MH Michael Hammer (5304) wrote:
MH: I’m going to disagree with Murray on the fact that it’s hurting us, the company as the motivator, at least from my perspective. I see it as preventing end users from getting hurt from this particular use case (direct domain abuse). The further we (for some definition of we) can push bad actors from reality (from the users perspective), the less likely they are to fall for certain types of social engineering. I would hypothesize that increased abuse of the type Yahoo has been seeing may be in part due to increased difficulty on the part of malicious individuals in abusing brands implementing DMARC with p=reject. P to P mail becomes increasingly attractive and the use of stolen address books or user email addresses and information from stored messages can be used to improve the effectiveness of the social engineer.

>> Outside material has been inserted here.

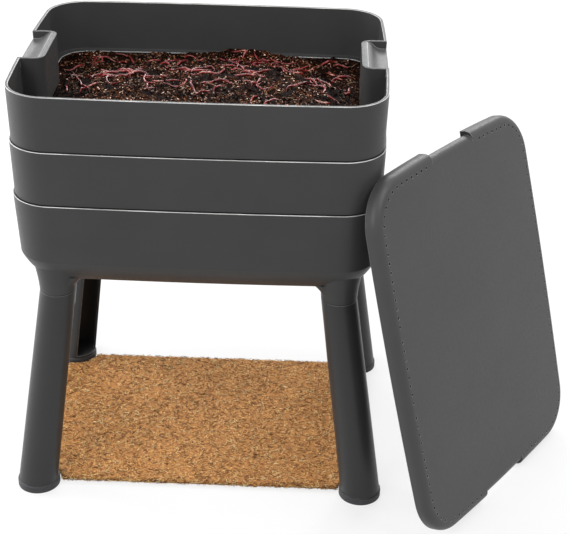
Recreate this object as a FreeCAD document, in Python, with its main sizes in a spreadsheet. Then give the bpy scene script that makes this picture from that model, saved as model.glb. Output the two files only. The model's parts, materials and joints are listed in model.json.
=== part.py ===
import FreeCAD, Part
import math
import os
import Sketcher

# Two-tray wormery on four splayed legs, in millimetres.
# The origin is on the floor under the middle of the stand; X runs along the long side, Y to the back, Z up.

Vector = FreeCAD.Vector
UP = Vector(0, 0, 1)

SIZES = (
    # outline shared by the rims of both trays and the base
    ("plan_length", 560, "long side of the rim outline"),
    ("plan_width", 450, "short side of the rim outline"),
    ("corner_radius", 64, "corner of the rim outline"),
    ("long_bow", 6, "outward bow of each long side"),
    ("short_bow", 7, "outward bow of each short side"),
    ("rim_wall", 4.5, "wall of a tray or the base at its rim"),
    ("rim_rounding", 0.8, "rounding of both edges of a rim"),
    # trays
    ("tray_pitch", 85, "height that each tray adds to the stack"),
    ("band_taper", 2.5, "how far a tray's wall leans in down to its ledge"),
    ("ledge_thickness", 3.5, "ledge that carries a tray on the rim below"),
    ("nest_inset", 16, "step in from the outline to the nested part"),
    ("nest_taper", 2, "how far the nested part leans in"),
    ("nest_depth", 60, "depth of the nested part below the ledge"),
    ("nest_wall", 3.5, "wall of the nested part"),
    ("tray_floor", 3, "floor of a tray"),
    ("drain_diameter", 7, "hole in a tray's floor"),
    ("drain_spacing", 44, "distance between holes in a tray's floor"),
    ("drain_margin", 40, "least distance from a hole to the nested part's wall"),
    # finger scoops in the short sides
    ("scoop_width", 120, "width of a scoop"),
    ("scoop_reach", 37.5, "from the outline in to the top of the ramp"),
    ("scoop_corner", 13, "corner of a scoop in plan"),
    ("scoop_drop", 13, "depth of the ramp at the outer wall"),
    ("scoop_landing", 7, "level stretch of the ramp at the outer wall"),
    ("scoop_wall", 3.5, "wall around and under a ramp"),
    ("scoop_gap", 1.5, "clearance between a scoop and the tray nested over it"),
    ("base_scoop_depth", 17, "height of the scoop block in the base"),
    # base
    ("base_rim_rise", 163, "rim of the base above the legs' shoulders"),
    ("shell_rise_top", 67, "where the base's straight wall ends, above the same"),
    ("shell_rise_upper", 53, "upper turn of the base's lower edge"),
    ("shell_rise_lower", 40, "lower turn of the base's lower edge"),
    ("shell_rise_bottom", 27, "underside of the base"),
    ("shell_inset_top", 5.5, "step in from the outline at that level"),
    ("shell_inset_upper", 13, "step in at the upper turn"),
    ("shell_inset_lower", 22.5, "step in at the lower turn"),
    ("shell_inset_bottom", 35, "step in at the underside"),
    ("shell_wall", 4, "side wall of the base"),
    ("shell_floor", 4.5, "floor of the base"),
    # legs and their sockets
    ("leg_top_height", 353, "shoulder of a leg, under its socket"),
    ("leg_top_inset_x", 63.3, "leg axis at the shoulder, inside the outline"),
    ("leg_top_inset_y", 54, "leg axis at the shoulder, inside the outline"),
    ("leg_foot_inset_x", 15, "leg axis at the floor, inside the outline"),
    ("leg_foot_inset_y", 28, "leg axis at the floor, inside the outline"),
    ("leg_top_radius", 28, "leg at the shoulder"),
    ("leg_foot_radius", 32.4, "leg at the floor"),
    ("leg_wall", 3.5, "wall of a leg"),
    ("slot_half_angle", 47, "half the opening of a leg's slot, in degrees"),
    ("slot_low_height", 17, "lower end of the slot"),
    ("slot_high_drop", 25, "upper end of the slot below the shoulder"),
    ("leg_cap_web", 6, "closed end of a leg under its shoulder"),
    ("spigot_radius", 24, "spigot on top of a leg"),
    ("spigot_length", 24, "spigot on top of a leg"),
    ("push_gap", 0.2, "clearance of a push fit"),
    ("spigot_end_gap", 0.5, "air above a leg's spigot"),
    ("socket_rise_a", 15, "first turn of a socket's cone above the shoulder"),
    ("socket_rise_b", 30, "second turn"),
    ("socket_rise_c", 57, "top of the cone, inside the base's wall"),
    ("socket_radius_a", 29, "cone at its first turn"),
    ("socket_radius_b", 31, "same, second turn"),
    ("socket_radius_c", 36, "same, top"),
    ("flare_rise_a", 4, "foot of the flare towards the middle of the stand, inside the cone"),
    ("flare_rise_b", 12, "first turn of the flare"),
    ("flare_rise_c", 20, "second turn"),
    ("flare_rise_d", 27, "where the flare meets the base's underside"),
    ("flare_rise_e", 29, "top of the flare, inside the base's floor"),
    ("flare_radius_a", 24, "flare at its foot"),
    ("flare_radius_b", 28, "same, first turn"),
    ("flare_radius_c", 31.5, "same, second turn"),
    ("flare_radius_d", 37, "same, underside"),
    ("flare_radius_e", 39, "same, top"),
    ("flare_shift_a", 0, "flare's middle from the leg towards the middle of the stand"),
    ("flare_shift_b", 1.5, "same, first turn"),
    ("flare_shift_c", 7, "same, second turn"),
    ("flare_shift_d", 15, "same, underside"),
    ("flare_shift_e", 17, "same, top"),
    # foot caps
    ("cap_radius", 34, "foot cap"),
    ("cap_height", 12, "foot cap"),
    ("cap_rounding", 2, "upper edge of a foot cap"),
    ("cap_sole_rounding", 1, "lower edge of a foot cap"),
    ("cap_plug_height", 4.5, "plug of a foot cap inside the leg"),
    # drain tap under the middle of the base
    ("tap_hole_radius", 10.5, "hole in the base's floor"),
    ("tap_shank_radius", 10, "threaded shank"),
    ("tap_bore_radius", 6, "waterway"),
    ("washer_radius", 17, "sealing washer"),
    ("washer_hole_radius", 10.2, "sealing washer"),
    ("washer_thickness", 2, "sealing washer"),
    ("tap_flange_thickness", 3, "flange of the tap body"),
    ("tap_nut_flats", 32, "back nut across its flats"),
    ("tap_nut_height", 8, "back nut"),
    ("tap_nut_chamfer", 1, "back nut's upper corners"),
    ("tap_nut_gap", 0.1, "thread clearance of the back nut"),
    ("tap_shank_proud", 3, "shank above the back nut"),
    ("tap_axis_drop", 26, "from the flange down to the rotor's axis"),
    ("tap_barrel_radius", 14, "upright barrel"),
    ("tap_cross_radius", 11, "cross barrel"),
    ("tap_cross_half", 17, "half the length of the cross barrel"),
    ("tap_outlet_radius", 7.5, "outlet"),
    ("tap_outlet_bore_radius", 5, "outlet"),
    ("tap_outlet_drop", 34, "from the rotor's axis to the outlet's mouth"),
    ("rotor_radius", 7, "bore that the rotor turns in"),
    ("rotor_gap", 0.06, "running clearance of the rotor"),
    ("rotor_port_radius", 4, "hole through the rotor"),
    ("rotor_head_radius", 10, "head behind the cross barrel"),
    ("rotor_head_thickness", 3, "head behind the cross barrel"),
    ("face_gap", 0.3, "clearance at the ends of the cross barrel"),
    ("seal_thickness", 2, "seal ring's section"),
    ("seal_offset", 11, "from the upright axis to each seal ring"),
    ("drive_side", 8, "square end of the rotor"),
    ("drive_length", 5, "square end of the rotor"),
    ("drive_gap", 0.05, "clearance of the lever on the square"),
    ("lever_hub_radius", 9, "lever"),
    ("lever_reach", 40, "from the rotor's axis to the lever's tip"),
    ("lever_tip_radius", 5, "lever"),
    ("lever_screw_radius", 2, "lever screw's shank"),
    ("lever_screw_length", 10, "lever screw's shank"),
    ("lever_screw_head_radius", 6.5, "lever screw's head"),
    ("lever_screw_head_height", 2.5, "lever screw's head"),
    ("lever_screw_gap", 0.05, "thread clearance of the lever screw"),
    # lid
    ("lid_gap", 8.5, "from the rim outline to the lid's skirt"),
    ("lid_skirt", 3.5, "lid's skirt"),
    ("lid_height", 22, "lid"),
    ("lid_panel", 3.5, "lid's panel"),
    ("lid_roll", 14, "rolled border of the lid"),
    ("lid_notch_width", 124, "recess in a short side of the lid"),
    ("lid_notch_depth", 6, "recess in a short side of the lid"),
    ("lid_notch_skirt", 14, "height left of the lid's edge in a recess"),
    ("vent_diameter", 4.5, "vent hole"),
    ("vent_inset", 16.5, "from the lid's edge to the line of vent holes"),
    ("vent_pitch", 14, "distance between vent holes"),
    ("vent_break", 24.5, "wider gap between two groups of vent holes"),
    ("vent_middle_count", 4, "holes on each side of the middle of a long side"),
    # where the lid stands
    ("lid_turn", 33.5, "outer face turned from the right to the front, in degrees"),
    ("lid_lean", 16.4, "lean back from upright, in degrees"),
    ("lid_tip", 2, "tilt in its own plane, in degrees"),
    ("lid_shift", 169, "lid's middle to the back of the stack's corner, along its short side"),
    ("rest_gap", 0.3, "clearance where one piece lies on another"),
    # soft pieces
    ("compost_drop", 85, "edge of the compost below the upper tray's rim"),
    ("compost_edge", 10, "level edge round the heap of compost"),
    ("heap_slope", 60, "slope of the heap, seen from above"),
    ("heap_height", 14, "top of the heap above the compost's edge"),
    ("mat_thickness", 8, "coir mat"),
    ("mat_depth", 384, "coir mat from front to back"),
    ("mat_end_inset", 3, "coir mat's ends inside the rim outline"),
    ("mat_gap", 0.3, "coir mat to the foot caps"),
    # space that a cutting shape runs past what it cuts
    ("overrun", 20, "cutting shapes"),
)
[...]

At least from the perspective of our lists, and spam traps - abuse of stolen address books and such has been a much larger problem than email from forged addresses -- at least where Yahoo is concerned, our normal spam traps (spamassassin with lots of checks) caught (and continue to catch) most incoming spam -- EXCEPT for the stuff that comes form legitimate addresses.
I.e., botnets that have access to address books and legitimate login credentials have been the main problem we've seen. At least so far, p=reject hasn't led to an increase in that.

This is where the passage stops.